Latino leaders in New York and Los Angeles don't need a history lesson to know that. In both cities, Latinos are growing rapidly. In Los Angeles, they comprise 47% of the population (more than any other group); in New York, 27% (almost even with blacks). This year, Latinos in both cities put forward credible and effective mayoral candidates: Bronx Borough President Fernando Ferrer in New York, and former Assembly Speaker Antonio Villaraigosa in Los Angeles. But each was defeated by a white Democrat--Mark Green and James K. Hahn, respectively.

The dynamics of the two races weren't identical. In both cities, whites voted heavily for the white Democrat and Latinos for the Latino Democrat. But blacks diverged. In Los Angeles, African American leaders unified behind Hahn and helped him win a decisive 80% of the black vote--partly because of his longtime family ties to that community and partly because they feared a Latino mayor might tip the local balance of power away from them. In New York, the most ideological black leaders, particularly the Rev. Al Sharpton, backed Ferrer and helped him carry 70% of the African American vote against Green in their primary battle.

The common ingredient was that the contests exacerbated ethnic tensions roiling the urban Democratic coalition. In Los Angeles, Latino leaders accused Hahn of trafficking in stereotypes with an ad linking Villaraigosa to a drug dealer; New York Latinos accused Green of wooing whites with racial code words in an ad against Ferrer.

Republicans didn't benefit from the tensions in Los Angeles because the conflict between Hahn and Villaraigosa emerged once they were the finalists in the city's nonpartisan election in June. That meant Latinos never had the opportunity to express their anger by defecting from Hahn in a subsequent general election against a Republican.

Green had no such luck.
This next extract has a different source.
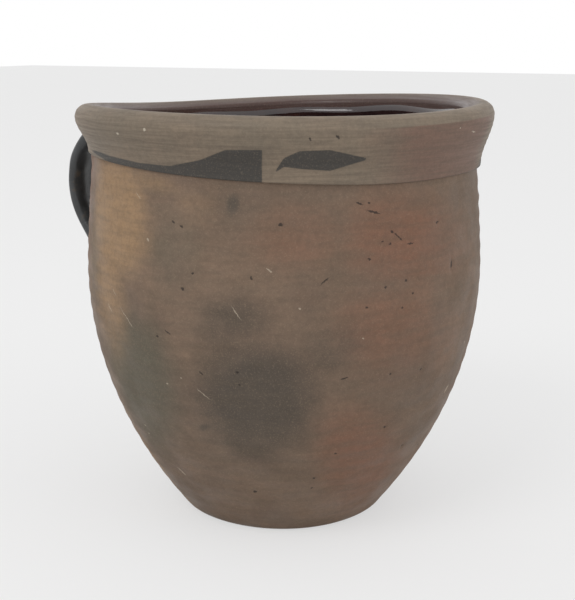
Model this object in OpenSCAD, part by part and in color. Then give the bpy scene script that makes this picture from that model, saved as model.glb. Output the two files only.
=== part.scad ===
// Redware crock: a wheel-thrown clay pot with a heavy collar, one pulled strap handle and a glazed inside.
// Millimetres. The origin is the middle of the base, +Z is up, and the handle stands towards -X.

/* [Body] */
// Height from the table to the top of the lip
height = 220; // [200:1:240]
// Diameter of the belly, where the wall is widest
belly_d = 212; // [206:1:218]
// Height of the belly above the table
belly_z = 135; // [125:1:145]
// Diameter that the wall comes down to at the table, before its edge is rubbed round
foot_d = 108; // [96:1:120]
// Radius of the rubbed edge round the base
foot_edge = 5; // [2:0.5:8]
// How full the wall is below the belly: 1 is a straight cone, 2 a parabola
fullness = 2.1; // [1.8:0.1:2.4]
// Diameter of the neck, where the wall goes in under the collar
neck_d = 205; // [202:1:206]
// Thickness of the wall at the belly and the neck
wall = 8; // [6:0.5:10]
// Thickness of the floor
floor_t = 10; // [8:0.5:12]
// Diameter that the inside wall comes down to at the floor
well_d = 100; // [90:1:104]

/* [Collar] */
// Diameter over the lip
collar_d = 220; // [216:1:226]
// Height of the collar, from its lower edge to the top of the lip
collar_h = 32; // [26:1:38]
// How far the collar's lower edge stands off the wall
collar_step = 1.4; // [1:0.1:2]
// Radius of the lip's outer roll
lip_roll = 6.5; // [5.5:0.5:7]
// Slope of the bevel inside the lip, in degrees
bevel_slope = 23; // [15:1:27]
// Radius of the edge where the bevel meets the inside wall
inner_edge = 2.5; // [1.5:0.5:3]
// How much of the collar stands above the end of the thrown wall
seat_depth = 14; // [12:1:16]

/* [Handle] */
// Height at which the strap leaves the collar
strap_top_z = 200; // [196:1:204]
// Height at which the strap comes back to the belly
strap_foot_z = 120; // [110:1:128]
// Width of the strap at its top
strap_w = 32; // [26:1:36]
// Thickness of the strap at its top
strap_t = 9.6; // [7:0.2:11]
// Part of its width and thickness that the strap loses towards its foot
strap_taper = 0.14; // [0:0.02:0.2]
// How far the upper bend is pulled out past the belly
upper_pull = 36; // [30:1:42]
// How far the upper bend rises over the top joint
upper_rise = 20; // [10:1:26]
// How far the lower bend is pulled out past the belly
lower_pull = 58; // [48:1:62]
// How far the lower bend lies over the foot joint
lower_rise = 28; // [20:1:34]

/* [Glaze] */
// Thickness of the glaze that lines the inside
glaze_t = 0.8; // [0.5:0.1:1.2]
// How far below the top of the lip the glaze ends
glaze_drop = 7; // [6.5:0.5:10]

/* [Hidden] */
$fn = 128;

belly_r = belly_d / 2;
foot_r = foot_d / 2;
neck_r = neck_d / 2;
mouth_r = neck_r - wall;
collar_r = collar_d / 2;
neck_z = height - collar_h;
seat_z = height - seat_depth;
glaze_top_z = height - glaze_drop;

// Points on each stretch of the turned outlines
wall_steps = 22;
neck_steps = 8;
floor_steps = 8;
band_steps = 9;
arc_steps = 8;

// How the shoulder draws in between the belly and the neck
shoulder_power = 1.4;
// Height of the rounded rise from the flat of the floor to the inside wall
rise_h = 12;

// How far inside the neck's radius the strap's path starts and ends, so that the pot cuts it to fit
strap_sink = 1;
// The strap's path: out from the axis and up, the four points of one Bezier curve in the handle's plane
strap_root_r = neck_r - strap_sink;
strap_path = [
    [strap_root_r, strap_top_z],
    [belly_r + upper_pull, strap_top_z + upper_rise],
    [belly_r + lower_pull, strap_foot_z + lower_rise],
    [strap_root_r, strap_foot_z]
];
strap_rings = 32;
strap_sides = 20;
// Roundness of the strap's section: 1 is an ellipse, less is squarer
strap_squareness = 0.7;

// Clay pressed round the strap's ends: how far it spreads to the sides, on the outer face and underneath
top_spread = [9, 5, 7];
foot_spread = [10, 12, 4];
// Number of the strap's rings that each cuff of clay covers, how steeply it thins, and how thin it ends
cuff_rings = 8;
cuff_power = 2.6;
cuff_edge = 0.06;

// Points of an arc about a centre, from one angle to another
function arc(centre, r, from, to, steps = arc_steps) = [
    for (i = [0 : steps])
        let (a = from + (to - from) * i / steps)
        centre + r * [cos(a), sin(a)]
];

// A blend from 0 to 1 that starts and ends level
function eased(t) = t * t * (3 - 2 * t);

// A turned wall's radius at a height: full below the belly, drawn in to the neck above it
function turned_r(z, low_z, low_r, wide_r, high_r) =
    z < belly_z
        ? wide_r - (wide_r - low_r) * pow((belly_z - z) / (belly_z - low_z), fullness)
        : wide_r - (wide_r - high_r) * pow(min(1, (z - belly_z) / (neck_z - belly_z)), shoulder_power);

function outer_r(z) = turned_r(z, 0, foot_r, belly_r, neck_r);
function inner_r(z) = turned_r(z, floor_t, well_d / 2, belly_r - wall, mouth_r);

// The rubbed edge of the base rolls from the table up to the wall's own lean
foot_lean = atan(fullness * (belly_r - foot_r) / belly_z);
foot_edge_z = foot_edge * (1 - sin(foot_lean));
foot_centre = [outer_r(foot_edge_z) - foot_edge * cos(foot_lean), foot_edge];

outer_line = concat(
    arc(foot_centre, foot_edge, -90, -foot_lean),
    [for (i = [1 : wall_steps]) let (z = foot_edge_z + (belly_z - foot_edge_z) * i / wall_steps) [outer_r(z), z]],
    [for (i = [1 : neck_steps]) let (z = belly_z + (neck_z - belly_z) * i / neck_steps) [outer_r(z), z]]
);

// The floor rises to the wall on a power curve that meets the wall at the wall's own slope
rise_z = floor_t + rise_h;
rise_r = inner_r(rise_z);
// Radius that the wall gains over one millimetre of height there
rise_lean = inner_r(rise_z + 0.5) - inner_r(rise_z - 0.5);
rise_power = rise_r / (rise_h * rise_lean);

inner_line = concat(
    [[0, floor_t]],
    [for (i = [1 : floor_steps])
        let (r = rise_r * sqrt(i / floor_steps))
        [r, floor_t + rise_h * pow(r / rise_r, rise_power)]],
    [for (i = [1 : wall_steps]) let (z = rise_z + (belly_z - rise_z) * i / wall_steps) [inner_r(z), z]],
    [for (i = [1 : neck_steps]) let (z = belly_z + (neck_z - belly_z) * i / neck_steps) [inner_r(z), z]],
    [[mouth_r, seat_z]]
);

// The lip: an outer roll, a straight bevel and a small inner edge, tangent to one another
roll_centre = [collar_r - lip_roll, height - lip_roll];
edge_x = mouth_r + inner_edge;
edge_lift = (lip_roll - inner_edge + sin(bevel_slope) * (edge_x - roll_centre[0])) / cos(bevel_slope);
edge_centre = [edge_x, roll_centre[1] + edge_lift];
band_low_r = neck_r + collar_step;

collar_outline = concat(
    arc([band_low_r - collar_step / 2, neck_z + collar_step / 2], collar_step / 2, -90, 0),
    [for (i = [1 : band_steps])
        let (t = i / band_steps, z = neck_z + collar_step + (roll_centre[1] - neck_z - collar_step) * t)
        [band_low_r + (collar_r - band_low_r) * eased(t), z]],
    arc(roll_centre, lip_roll, 90 / arc_steps, 90),
    arc(roll_centre, lip_roll, 90 + bevel_slope / 2, 90 + bevel_slope, 1),
    arc(edge_centre, inner_edge, 90 + bevel_slope, 180),
    [[mouth_r, glaze_top_z], [mouth_r, seat_z], [neck_r, seat_z], [neck_r, neck_z]]
);

// A line moved to its left by t, square to itself, with its ends moved along their own levels
function beside(line, t) = [
    for (i = [0 : len(line) - 1])
        i == 0 ? line[0] + [0, t] :
        i == len(line) - 1 ? line[i] - [t, 0] :
        let (d = line[i + 1] - line[i - 1])
        line[i] + t * [-d[1], d[0]] / norm(d)
];

function reversed(list) = [for (i = [len(list) - 1 : -1 : 0]) list[i]];

glaze_line = concat(inner_line, [[mouth_r, glaze_top_z]]);

// A point and the heading of a four-point Bezier curve
function on_curve(p, t) =
    pow(1 - t, 3) * p[0] + 3 * t * pow(1 - t, 2) * p[1] + 3 * t * t * (1 - t) * p[2] + pow(t, 3) * p[3];
function heading(p, t) =
    let (d = pow(1 - t, 2) * (p[1] - p[0]) + 2 * t * (1 - t) * (p[2] - p[1]) + t * t * (p[3] - p[2]))
    d / norm(d);

// A number raised to a power with its sign kept, for squared-off rounds
function signed_pow(v, p) = sign(v) * pow(abs(v), p);

// The ring of points round the strap's i-th section, from 0 at the collar, grown by a spread of clay
function strap_ring(i, spread = [0, 0, 0]) =
    let (t = i / (strap_rings - 1), c = on_curve(strap_path, t), h = heading(strap_path, t),
         size = 1 - strap_taper * t)
    [for (j = [0 : strap_sides - 1])
        let (a = 360 * j / strap_sides,
             half_t = size * strap_t / 2 + (sin(a) > 0 ? spread[1] : spread[2]),
             across = (size * strap_w / 2 + spread[0]) * signed_pow(cos(a), strap_squareness),
             off = half_t * signed_pow(sin(a), strap_squareness),
             p = c + off * [-h[1], h[0]])
        [-p[0], across, p[1]]];

// Faces between rings of equal count, pointing outwards, or inwards when turned
function skin(rings, sides, start = 0, turned = false) = [
    for (i = [0 : rings - 2], j = [0 : sides - 1], half = [0, 1])
        let (a = start + i * sides + j, b = start + i * sides + (j + 1) % sides,
             face = half == 0 ? [a, a + sides, b] : [b, a + sides, b + sides])
        turned ? reversed(face) : face
];

module strap() {
    points = [for (i = [0 : strap_rings - 1]) each strap_ring(i)];
    last = (strap_rings - 1) * strap_sides;
    polyhedron(points, concat(
        [[for (j = [0 : strap_sides - 1]) j]],
        skin(strap_rings, strap_sides),
        [[for (j = [strap_sides - 1 : -1 : 0]) last + j]]
    ), convexity = 6);
}

// A cuff of clay round the strap: its inside is the strap's own skin, its outside thins away from the pot
module cuff(first, spread, pot_ring) {
    sides = strap_sides;
    inner = cuff_rings * sides;
    last = inner - sides;
    points = concat(
        [for (i = [first : first + cuff_rings - 1])
            let (s = 1 - abs(i - pot_ring) / (cuff_rings - 1))
            each strap_ring(i, spread * (pow(s, cuff_power) + cuff_edge))],
        [for (i = [first : first + cuff_rings - 1]) each strap_ring(i)]
    );
    polyhedron(points, concat(
        skin(cuff_rings, sides),
        skin(cuff_rings, sides, inner, turned = true),
        [for (j = [0 : sides - 1]) let (k = (j + 1) % sides) [j, k, inner + k, inner + j]],
        [for (j = [0 : sides - 1]) let (k = (j + 1) % sides)
            [last + k, last + j, inner + last + j, inner + last + k]]
    ), convexity = 6);
}

// Everything inside the pot's outer face, which the handle's pieces are cut back to
module pot_envelope() {
    rotate_extrude()
        polygon(concat([[0, 0]], outer_line, [[neck_r, seat_z], [0, seat_z]]));
    rotate_extrude()
        polygon(concat([[0, neck_z]], collar_outline));
}

module thrown_body() {
    color("sienna")
        rotate_extrude()
            polygon(concat([[0, 0]], outer_line, [[neck_r, seat_z]], reversed(inner_line)));
}

module rim_collar() {
    color("rosybrown")
        rotate_extrude()
            polygon(collar_outline);
}

module strap_handle() {
    color("darkslategray")
        difference() {
            strap();
            pot_envelope();
        }
}

module handle_top_pad() {
    color("dimgray")
        difference() {
            cuff(0, top_spread, 0);
            pot_envelope();
        }
}

module handle_foot_pad() {
    color("dimgray")
        difference() {
            cuff(strap_rings - cuff_rings, foot_spread, strap_rings - 1);
            pot_envelope();
        }
}

module interior_glaze() {
    color("black")
        rotate_extrude()
            polygon(concat(glaze_line, reversed(beside(glaze_line, glaze_t))));
}

thrown_body();
rim_collar();
strap_handle();
handle_top_pad();
handle_foot_pad();
interior_glaze();
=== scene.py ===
import math

import bpy
import numpy as np
from mathutils import Matrix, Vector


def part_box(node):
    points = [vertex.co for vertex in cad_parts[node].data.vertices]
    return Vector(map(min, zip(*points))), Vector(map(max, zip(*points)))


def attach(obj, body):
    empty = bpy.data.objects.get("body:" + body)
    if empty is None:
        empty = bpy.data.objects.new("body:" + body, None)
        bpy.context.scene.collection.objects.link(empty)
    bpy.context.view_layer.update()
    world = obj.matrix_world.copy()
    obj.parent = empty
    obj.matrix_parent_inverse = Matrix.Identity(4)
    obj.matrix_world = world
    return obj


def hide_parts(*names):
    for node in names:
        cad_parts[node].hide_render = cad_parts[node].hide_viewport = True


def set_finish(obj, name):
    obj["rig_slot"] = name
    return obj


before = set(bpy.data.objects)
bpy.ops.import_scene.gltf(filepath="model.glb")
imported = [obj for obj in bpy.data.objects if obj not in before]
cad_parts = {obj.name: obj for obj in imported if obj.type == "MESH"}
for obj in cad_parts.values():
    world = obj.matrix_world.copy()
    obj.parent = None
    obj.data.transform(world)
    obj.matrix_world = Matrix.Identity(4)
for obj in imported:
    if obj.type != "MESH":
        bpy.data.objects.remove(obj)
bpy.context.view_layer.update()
print("stage: frame loaded")

# The place the pot is seen from; the focal length is in pixels of the 575 by 600 frame
photoCamera = {
    "distance": 0.620,
    "height": 0.258,
    "azimuth": 32.0,
    "aside": 0.0019,
    "pitch": 13.23,
    "pan": 0.08,
    "roll": -0.28,
    "focal": 1153.0,
    "frameSize": (575, 600),
    "sensor": 36.0,
}

# Sizes of the turned pot that the frame's boxes don't give, in metres
pot = {
    "bellyHeight": 0.135,
    "footRadius": 0.054,
    "footEdge": 0.005,
    "neckRadius": 0.1025,
    "wallThickness": 0.008,
    "wellRadius": 0.050,
    "fullness": 2.1,
    "shoulderPower": 1.4,
    "floorRise": 0.012,
    "floorCurve": 6.5,
}

wallLow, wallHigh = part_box("thrown_body")
collarLow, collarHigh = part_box("rim_collar")
glazeLow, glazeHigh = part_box("interior_glaze")
bellyRadius = (wallHigh.x - wallLow.x) / 2
collarRadius = (collarHigh.x - collarLow.x) / 2
rimHeight = collarHigh.z
neckHeight = collarLow.z
seatHeight = wallHigh.z
floorHeight = glazeLow.z
glazeTop = glazeHigh.z
mouthRadius = pot["neckRadius"] - pot["wallThickness"]


# A blend from 0 to 1 that starts and ends level: 3t squared less 2t cubed
def eased(t):
    t = np.clip(t, 0.0, 1.0)
    return t * t * (3 - 2 * t)


# Radius of a turned wall: wide less a power of the distance below the belly, or of that above it
def turnedRadius(z, lowZ, lowR, wideR, highR):
    below = np.clip((pot["bellyHeight"] - z) / (pot["bellyHeight"] - lowZ), 0, None)
    above = np.clip((z - pot["bellyHeight"]) / (neckHeight - pot["bellyHeight"]), 0, 1)
    return wideR - (wideR - lowR) * below ** pot["fullness"] - (wideR - highR) * above ** pot["shoulderPower"]


def outerRadius(z):
    return turnedRadius(z, 0.0, pot["footRadius"], bellyRadius, pot["neckRadius"])


def innerRadius(z):
    return turnedRadius(z, floorHeight, pot["wellRadius"], bellyRadius - pot["wallThickness"], mouthRadius)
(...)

The wounds from his primary victory over Ferrer helped Republican billionaire Michael Bloomberg win almost half of the Latino vote (more than Giuliani ever did) in the general election Nov. 6. That helped propel Bloomberg to victory.

Democrats are again bracing for heavy Latino defections in the Houston mayoral runoff. Though Sanchez is Cuban American, Republican and conservative in a city where most Latinos are Mexican American, Democrat and liberal (at least on economic issues), polls show him winning almost two-thirds of Latino votes, along with a substantial majority of whites. Brown is depending on white liberals and near unanimous support among blacks, which may be just enough.